Like al-Khatib, al-Amin is a fierce opponent of Hezbollah and of its secretary general, Hassan Nasrallah, and for years preached against Iran’s involvement in Lebanon. The social networks and the opposition media in Lebanon are up in arms over the two episodes. They see the cases as a Hezbollah front against its rivals and as a threat to the protest movements, which are accusing Hezbollah of responsibility for Lebanon’s grim situation.

“Hezbollah wants to silence its foes and prepare for war with the outside,” is the title of an article by Mounir al-Rabih on the opposition website Al-Modon. According to Rabih, Hezbollah is issuing threats against its domestic rivals, even in the case of a senior Shi’ite cleric, in order “to prepare the country for the worst to come, in the light of the assessments that anticipate a shortage of basic commodities in the months ahead.” Hezbollah, the analyst added, “will not be able to remain silent in the face of that development, because it means prolonged suffocation. That situation will require the organization to turn to the option of military escalation alongside Iranian escalation.”

That gloomy forecast is not yet borne out on the ground, but it reflects a widespread view that echoes the calls heard in the demonstrations against Iran and Hezbollah. As a member of the Diab government, Hezbollah cannot shake off responsibility for the struggle against the coronavirus either, as the health minister belongs to the organization.

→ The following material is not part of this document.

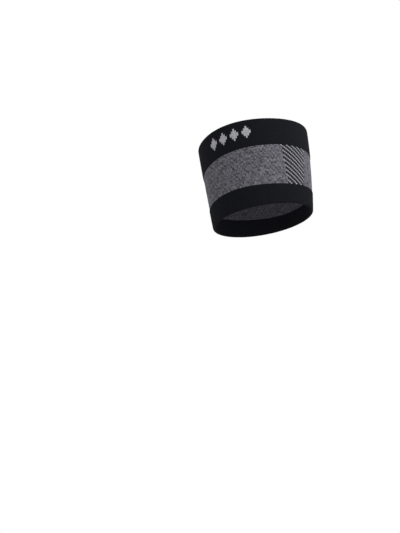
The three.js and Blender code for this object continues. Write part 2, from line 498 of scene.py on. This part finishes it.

A demonstrator raises a Lebanese flag while standing between soldiers, during a protest near the presidential palace in Baabda, Lebanon June 25, 2020.Credit: REUTERS/Aziz Taher

Some commentators in Lebanon believe that Hezbollah might exploit the Israeli attacks in Syria against Iranian or pro-Iranian targets to threaten war against “the Israeli aggression” and thus to mobilize public support, or at least to curb the efforts of its opponents to get Hezbollah to disarm.

As such, Hezbollah is confronting Lebanon’s decision makers with a serious dilemma: to obey the demands of the United States in order to receive financial aid, including a $5 billion loan from the International Monetary Fund; or to back Hezbollah in order to avert a war which Lebanon cannot afford either economically or militarily. This is not a new dilemma – Hezbollah’s equation of force, amid the threat of “activating” Israel to further its cause, has been on the cards for Lebanon’s governments for decades.

Now, though, the political and economic elite faces an existential danger from the public, which cannot, and is no longer willing to, accept the absence of an economic horizon. At the same time, the international circumstances have created a conjunction of interests between Israel, Russia and the United States – all of which want to expel Iran from Syria – and European pressure on Lebanon to remove Hezbollah from the government. Germany, for example, has placed Hezbollah on its list of terrorist organizations.

These domestic and external developments might force the government and President Aoun to force Hezbollah’s hand in order to save the country from total bankruptcy. This does not mean that there is at present any political or military force that can get Hezbollah to disarm. But if the government and public are able to make it clear to the organization that the threat of the use of force will be met by a broad public and perhaps also governmental response, Hezbollah might begin to grasp the limits of its power.